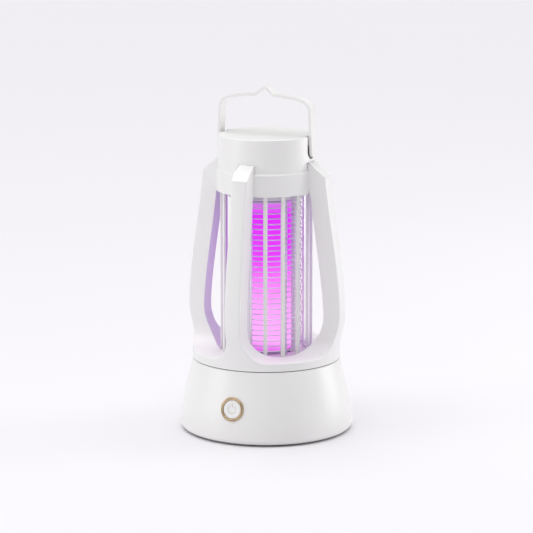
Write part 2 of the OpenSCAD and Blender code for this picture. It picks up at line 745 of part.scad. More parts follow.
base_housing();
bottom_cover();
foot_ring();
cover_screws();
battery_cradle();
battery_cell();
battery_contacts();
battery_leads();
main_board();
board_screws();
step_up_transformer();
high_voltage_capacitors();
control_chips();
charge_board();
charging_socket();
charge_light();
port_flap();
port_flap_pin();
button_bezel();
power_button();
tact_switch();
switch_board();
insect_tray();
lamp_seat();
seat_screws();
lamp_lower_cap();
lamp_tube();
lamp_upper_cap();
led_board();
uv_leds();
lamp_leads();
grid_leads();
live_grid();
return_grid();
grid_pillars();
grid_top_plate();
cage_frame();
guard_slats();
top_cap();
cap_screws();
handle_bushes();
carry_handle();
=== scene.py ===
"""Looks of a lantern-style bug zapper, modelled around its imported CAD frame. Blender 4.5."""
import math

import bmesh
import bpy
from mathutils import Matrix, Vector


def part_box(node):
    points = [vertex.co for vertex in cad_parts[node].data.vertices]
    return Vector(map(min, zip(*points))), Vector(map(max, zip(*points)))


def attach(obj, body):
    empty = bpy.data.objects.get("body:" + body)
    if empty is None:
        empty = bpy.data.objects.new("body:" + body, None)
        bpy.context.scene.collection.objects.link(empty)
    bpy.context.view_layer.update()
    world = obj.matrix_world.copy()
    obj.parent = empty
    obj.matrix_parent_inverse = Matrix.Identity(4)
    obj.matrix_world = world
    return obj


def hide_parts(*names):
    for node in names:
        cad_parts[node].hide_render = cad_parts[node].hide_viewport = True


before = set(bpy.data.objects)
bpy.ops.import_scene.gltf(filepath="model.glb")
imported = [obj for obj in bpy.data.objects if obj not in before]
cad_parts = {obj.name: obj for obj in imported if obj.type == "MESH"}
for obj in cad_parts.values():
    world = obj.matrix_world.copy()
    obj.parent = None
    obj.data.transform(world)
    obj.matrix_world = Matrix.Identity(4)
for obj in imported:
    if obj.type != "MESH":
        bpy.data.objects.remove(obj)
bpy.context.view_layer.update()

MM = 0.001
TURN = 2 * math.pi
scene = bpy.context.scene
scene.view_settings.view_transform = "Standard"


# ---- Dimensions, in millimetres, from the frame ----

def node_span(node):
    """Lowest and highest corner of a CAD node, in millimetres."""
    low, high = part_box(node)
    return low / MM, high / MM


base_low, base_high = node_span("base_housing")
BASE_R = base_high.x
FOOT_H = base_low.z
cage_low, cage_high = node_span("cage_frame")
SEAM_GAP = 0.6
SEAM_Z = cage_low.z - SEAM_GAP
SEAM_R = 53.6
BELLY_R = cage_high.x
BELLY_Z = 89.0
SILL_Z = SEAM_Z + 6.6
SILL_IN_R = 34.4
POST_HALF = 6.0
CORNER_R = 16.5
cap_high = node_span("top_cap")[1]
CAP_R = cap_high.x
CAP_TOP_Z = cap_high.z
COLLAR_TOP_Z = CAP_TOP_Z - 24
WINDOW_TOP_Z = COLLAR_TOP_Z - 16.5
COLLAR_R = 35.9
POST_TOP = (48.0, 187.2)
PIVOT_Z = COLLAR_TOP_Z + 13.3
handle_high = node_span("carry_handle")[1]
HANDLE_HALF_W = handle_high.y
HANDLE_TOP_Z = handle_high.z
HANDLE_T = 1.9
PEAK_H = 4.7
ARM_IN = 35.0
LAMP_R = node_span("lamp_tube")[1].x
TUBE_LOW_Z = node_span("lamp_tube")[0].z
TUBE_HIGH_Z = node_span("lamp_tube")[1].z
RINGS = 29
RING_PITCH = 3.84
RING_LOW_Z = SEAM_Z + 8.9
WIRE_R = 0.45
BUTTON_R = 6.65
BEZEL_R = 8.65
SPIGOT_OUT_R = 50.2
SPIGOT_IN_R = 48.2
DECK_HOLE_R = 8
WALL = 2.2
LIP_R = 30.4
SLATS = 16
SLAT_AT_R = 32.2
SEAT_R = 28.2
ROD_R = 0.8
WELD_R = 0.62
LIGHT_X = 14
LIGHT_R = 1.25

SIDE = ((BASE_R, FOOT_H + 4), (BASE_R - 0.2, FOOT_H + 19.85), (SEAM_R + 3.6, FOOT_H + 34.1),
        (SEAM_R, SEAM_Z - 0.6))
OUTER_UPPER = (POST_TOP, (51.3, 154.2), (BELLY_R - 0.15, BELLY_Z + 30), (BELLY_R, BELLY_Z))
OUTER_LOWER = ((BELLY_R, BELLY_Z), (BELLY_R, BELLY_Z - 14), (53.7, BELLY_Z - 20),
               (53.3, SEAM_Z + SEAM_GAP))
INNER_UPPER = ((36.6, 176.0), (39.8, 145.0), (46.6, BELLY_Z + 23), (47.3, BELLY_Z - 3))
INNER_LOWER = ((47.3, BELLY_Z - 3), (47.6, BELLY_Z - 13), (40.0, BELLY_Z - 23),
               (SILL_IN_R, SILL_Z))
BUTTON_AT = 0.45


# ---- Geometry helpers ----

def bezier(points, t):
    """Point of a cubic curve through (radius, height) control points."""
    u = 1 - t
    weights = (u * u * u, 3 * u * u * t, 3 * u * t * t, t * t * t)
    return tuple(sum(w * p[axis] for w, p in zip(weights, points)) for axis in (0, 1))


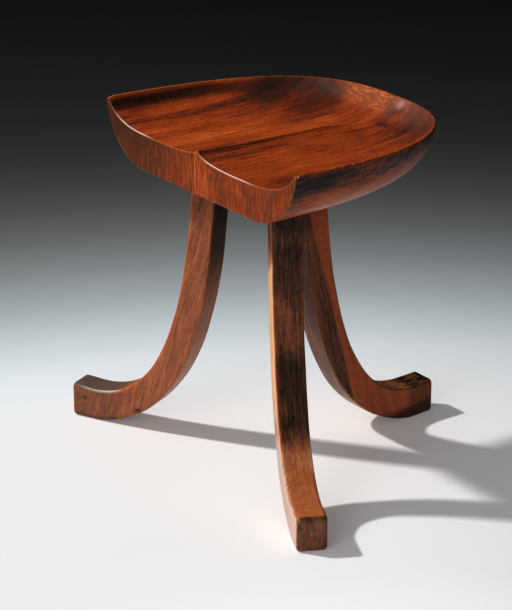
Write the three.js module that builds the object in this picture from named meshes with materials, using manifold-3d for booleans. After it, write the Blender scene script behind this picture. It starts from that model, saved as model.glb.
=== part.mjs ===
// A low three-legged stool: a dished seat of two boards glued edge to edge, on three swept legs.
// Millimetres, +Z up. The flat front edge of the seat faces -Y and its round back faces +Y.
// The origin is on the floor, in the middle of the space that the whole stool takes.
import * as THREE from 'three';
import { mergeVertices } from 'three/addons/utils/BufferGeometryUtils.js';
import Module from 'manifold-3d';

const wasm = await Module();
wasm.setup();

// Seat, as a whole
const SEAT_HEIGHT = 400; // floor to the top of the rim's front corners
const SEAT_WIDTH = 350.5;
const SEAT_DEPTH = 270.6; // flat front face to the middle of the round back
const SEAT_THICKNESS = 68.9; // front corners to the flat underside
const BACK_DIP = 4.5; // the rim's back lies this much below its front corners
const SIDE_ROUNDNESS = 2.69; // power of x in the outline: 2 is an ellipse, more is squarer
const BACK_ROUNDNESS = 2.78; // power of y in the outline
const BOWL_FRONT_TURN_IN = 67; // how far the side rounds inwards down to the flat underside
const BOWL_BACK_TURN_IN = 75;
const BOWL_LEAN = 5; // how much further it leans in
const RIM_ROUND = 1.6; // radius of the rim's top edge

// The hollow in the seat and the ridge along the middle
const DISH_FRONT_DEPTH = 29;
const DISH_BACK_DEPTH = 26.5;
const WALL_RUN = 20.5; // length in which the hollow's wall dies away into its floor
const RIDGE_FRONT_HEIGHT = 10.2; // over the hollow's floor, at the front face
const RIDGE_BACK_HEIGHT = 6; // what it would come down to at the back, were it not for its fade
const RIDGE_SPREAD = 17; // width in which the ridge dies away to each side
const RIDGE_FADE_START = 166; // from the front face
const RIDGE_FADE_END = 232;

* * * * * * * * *

→ **Directive**
Can you restate every record above word for word?

→ **Response to the task**
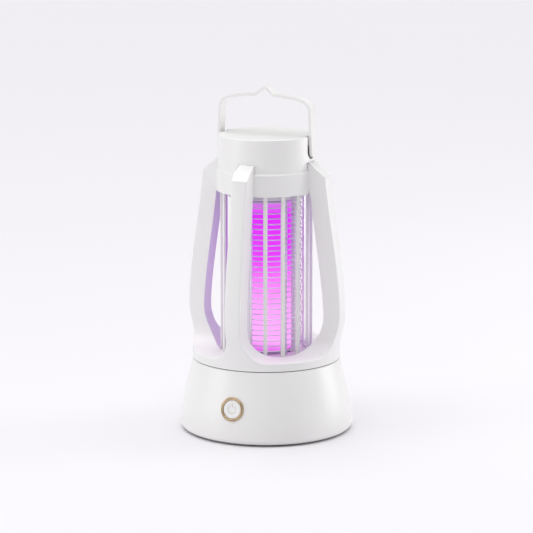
Write part 2 of the OpenSCAD and Blender code for this picture. It picks up at line 745 of part.scad. More parts follow.
base_housing();
bottom_cover();
foot_ring();
cover_screws();
battery_cradle();
battery_cell();
battery_contacts();
battery_leads();
main_board();
board_screws();
step_up_transformer();
high_voltage_capacitors();
control_chips();
charge_board();
charging_socket();
charge_light();
port_flap();
port_flap_pin();
button_bezel();
power_button();
tact_switch();
switch_board();
insect_tray();
lamp_seat();
seat_screws();
lamp_lower_cap();
lamp_tube();
lamp_upper_cap();
led_board();
uv_leds();
lamp_leads();
grid_leads();
live_grid();
return_grid();
grid_pillars();
grid_top_plate();
cage_frame();
guard_slats();
top_cap();
cap_screws();
handle_bushes();
carry_handle();
=== scene.py ===
"""Looks of a lantern-style bug zapper, modelled around its imported CAD frame. Blender 4.5."""
import math

import bmesh
import bpy
from mathutils import Matrix, Vector


def part_box(node):
    points = [vertex.co for vertex in cad_parts[node].data.vertices]
    return Vector(map(min, zip(*points))), Vector(map(max, zip(*points)))


def attach(obj, body):
    empty = bpy.data.objects.get("body:" + body)
    if empty is None:
        empty = bpy.data.objects.new("body:" + body, None)
        bpy.context.scene.collection.objects.link(empty)
    bpy.context.view_layer.update()
    world = obj.matrix_world.copy()
    obj.parent = empty
    obj.matrix_parent_inverse = Matrix.Identity(4)
    obj.matrix_world = world
    return obj


def hide_parts(*names):
    for node in names:
        cad_parts[node].hide_render = cad_parts[node].hide_viewport = True


before = set(bpy.data.objects)
bpy.ops.import_scene.gltf(filepath="model.glb")
imported = [obj for obj in bpy.data.objects if obj not in before]
cad_parts = {obj.name: obj for obj in imported if obj.type == "MESH"}
for obj in cad_parts.values():
    world = obj.matrix_world.copy()
    obj.parent = None
    obj.data.transform(world)
    obj.matrix_world = Matrix.Identity(4)
for obj in imported:
    if obj.type != "MESH":
        bpy.data.objects.remove(obj)
bpy.context.view_layer.update()

MM = 0.001
TURN = 2 * math.pi
scene = bpy.context.scene
scene.view_settings.view_transform = "Standard"


# ---- Dimensions, in millimetres, from the frame ----

def node_span(node):
    """Lowest and highest corner of a CAD node, in millimetres."""
    low, high = part_box(node)
    return low / MM, high / MM


base_low, base_high = node_span("base_housing")
BASE_R = base_high.x
FOOT_H = base_low.z
cage_low, cage_high = node_span("cage_frame")
SEAM_GAP = 0.6
SEAM_Z = cage_low.z - SEAM_GAP
SEAM_R = 53.6
BELLY_R = cage_high.x
BELLY_Z = 89.0
SILL_Z = SEAM_Z + 6.6
SILL_IN_R = 34.4
POST_HALF = 6.0
CORNER_R = 16.5
cap_high = node_span("top_cap")[1]
CAP_R = cap_high.x
CAP_TOP_Z = cap_high.z
COLLAR_TOP_Z = CAP_TOP_Z - 24
WINDOW_TOP_Z = COLLAR_TOP_Z - 16.5
COLLAR_R = 35.9
POST_TOP = (48.0, 187.2)
PIVOT_Z = COLLAR_TOP_Z + 13.3
handle_high = node_span("carry_handle")[1]
HANDLE_HALF_W = handle_high.y
HANDLE_TOP_Z = handle_high.z
HANDLE_T = 1.9
PEAK_H = 4.7
ARM_IN = 35.0
LAMP_R = node_span("lamp_tube")[1].x
TUBE_LOW_Z = node_span("lamp_tube")[0].z
TUBE_HIGH_Z = node_span("lamp_tube")[1].z
RINGS = 29
RING_PITCH = 3.84
RING_LOW_Z = SEAM_Z + 8.9
WIRE_R = 0.45
BUTTON_R = 6.65
BEZEL_R = 8.65
SPIGOT_OUT_R = 50.2
SPIGOT_IN_R = 48.2
DECK_HOLE_R = 8
WALL = 2.2
LIP_R = 30.4
SLATS = 16
SLAT_AT_R = 32.2
SEAT_R = 28.2
ROD_R = 0.8
WELD_R = 0.62
LIGHT_X = 14
LIGHT_R = 1.25

SIDE = ((BASE_R, FOOT_H + 4), (BASE_R - 0.2, FOOT_H + 19.85), (SEAM_R + 3.6, FOOT_H + 34.1),
        (SEAM_R, SEAM_Z - 0.6))
OUTER_UPPER = (POST_TOP, (51.3, 154.2), (BELLY_R - 0.15, BELLY_Z + 30), (BELLY_R, BELLY_Z))
OUTER_LOWER = ((BELLY_R, BELLY_Z), (BELLY_R, BELLY_Z - 14), (53.7, BELLY_Z - 20),
               (53.3, SEAM_Z + SEAM_GAP))
INNER_UPPER = ((36.6, 176.0), (39.8, 145.0), (46.6, BELLY_Z + 23), (47.3, BELLY_Z - 3))
INNER_LOWER = ((47.3, BELLY_Z - 3), (47.6, BELLY_Z - 13), (40.0, BELLY_Z - 23),
               (SILL_IN_R, SILL_Z))
BUTTON_AT = 0.45


# ---- Geometry helpers ----

def bezier(points, t):
    """Point of a cubic curve through (radius, height) control points."""
    u = 1 - t
    weights = (u * u * u, 3 * u * u * t, 3 * u * t * t, t * t * t)
    return tuple(sum(w * p[axis] for w, p in zip(weights, points)) for axis in (0, 1))


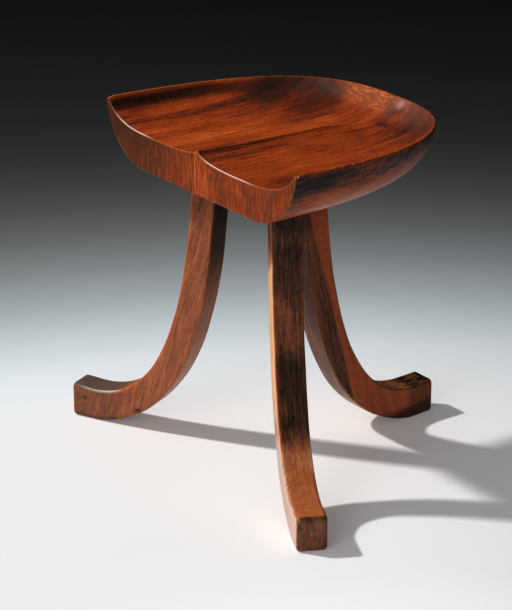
Write the three.js module that builds the object in this picture from named meshes with materials, using manifold-3d for booleans. After it, write the Blender scene script behind this picture. It starts from that model, saved as model.glb.
=== part.mjs ===
// A low three-legged stool: a dished seat of two boards glued edge to edge, on three swept legs.
// Millimetres, +Z up. The flat front edge of the seat faces -Y and its round back faces +Y.
// The origin is on the floor, in the middle of the space that the whole stool takes.
import * as THREE from 'three';
import { mergeVertices } from 'three/addons/utils/BufferGeometryUtils.js';
import Module from 'manifold-3d';

const wasm = await Module();
wasm.setup();

// Seat, as a whole
const SEAT_HEIGHT = 400; // floor to the top of the rim's front corners
const SEAT_WIDTH = 350.5;
const SEAT_DEPTH = 270.6; // flat front face to the middle of the round back
const SEAT_THICKNESS = 68.9; // front corners to the flat underside
const BACK_DIP = 4.5; // the rim's back lies this much below its front corners
const SIDE_ROUNDNESS = 2.69; // power of x in the outline: 2 is an ellipse, more is squarer
const BACK_ROUNDNESS = 2.78; // power of y in the outline
const BOWL_FRONT_TURN_IN = 67; // how far the side rounds inwards down to the flat underside
const BOWL_BACK_TURN_IN = 75;
const BOWL_LEAN = 5; // how much further it leans in
const RIM_ROUND = 1.6; // radius of the rim's top edge

// The hollow in the seat and the ridge along the middle
const DISH_FRONT_DEPTH = 29;
const DISH_BACK_DEPTH = 26.5;
const WALL_RUN = 20.5; // length in which the hollow's wall dies away into its floor
const RIDGE_FRONT_HEIGHT = 10.2; // over the hollow's floor, at the front face
const RIDGE_BACK_HEIGHT = 6; // what it would come down to at the back, were it not for its fade
const RIDGE_SPREAD = 17; // width in which the ridge dies away to each side
const RIDGE_FADE_START = 166; // from the front face
const RIDGE_FADE_END = 232;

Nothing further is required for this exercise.